You've proposed some very innovative ideas, and you are obviously a very skilled analyst. However, I don't agree that you can "come so close to satisfying Condorcet as to make no difference."

So which concern should prevail? Should sincere votes be counted the best way we know, or should guarantees be given that sincere voting won't backfire? It seems obvious to me that any election method must first be able to deal well with sincere votes before any other concern is addressed. A good tally method for sincere votes is a *prerequisite*. *Encouraging* sincere voting is also important but is ultimately secondary to actually counting sincere votes properly.


This isn't obvious to me. What if, hypothetically, satisfying Condorcet meant
that no more than two candidates felt they could enter the race? In that case,
I think we would be paying too much for Condorcet. It would be better to
improve the incentives, and perhaps not satisfy Condorcet all the time.

In that case, I'd personally just give up on trying to find a good ranked-ballot method.

By the way, try googling Kenneth Arrow sometime. He's still alive, and he has had a highly successful career. If I recall correctly, he's been the president of a couple of professional societies, and he's recieved several major awards in addition to the Nobel Prize he won way back, but I don't think any of them have much to do with voting systems. So why did Arrow "drop out" of voting theory so long ago after winning a Nobel Prize? Maybe he understands something we don't. It's just a thought.

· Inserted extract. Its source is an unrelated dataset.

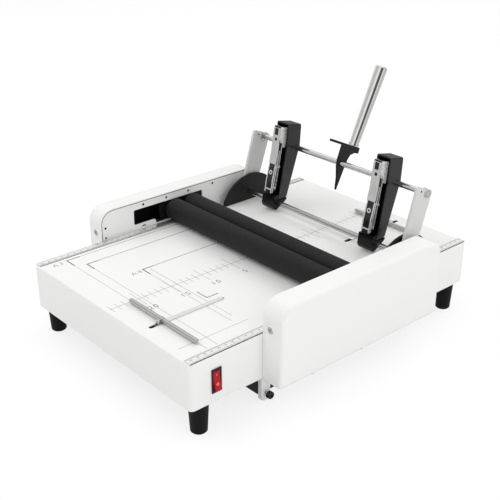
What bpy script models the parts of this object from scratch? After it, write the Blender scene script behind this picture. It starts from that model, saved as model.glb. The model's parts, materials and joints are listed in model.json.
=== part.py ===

By the way, I see that Kevin just added an Approval cutoff to MMPO. I consider that an improvement but it still falls short.


Eh? I only added it because Mike's version looks problematic. I don't advocate
it, since it breaks LNHarm.

Sorry for the misunderstanding

I still say that Smith/Approval or DMC/RAV are probably the best we can do. The rules are reasonably simple, and the Approval cutoff gives the voter a critical additional mode of expression without violating CC. And allowing equal ranking makes it at least as good as Approval for those who choose to use it that way.


I prefer Condorcet//Approval with the special tie rule. Maybe I should give
it an actual name: "Improved Condorcet Approval." It satisfies FBC, and only
fails Condorcet by letting people vote to create pairwise ties. When the CW
loses an "ICA" election, he doesn't have a good claim over the ICA winner.

I don't know how ICA works, but it sounds interesting. Do you mind explaining it or pointing me to its definition? Thanks.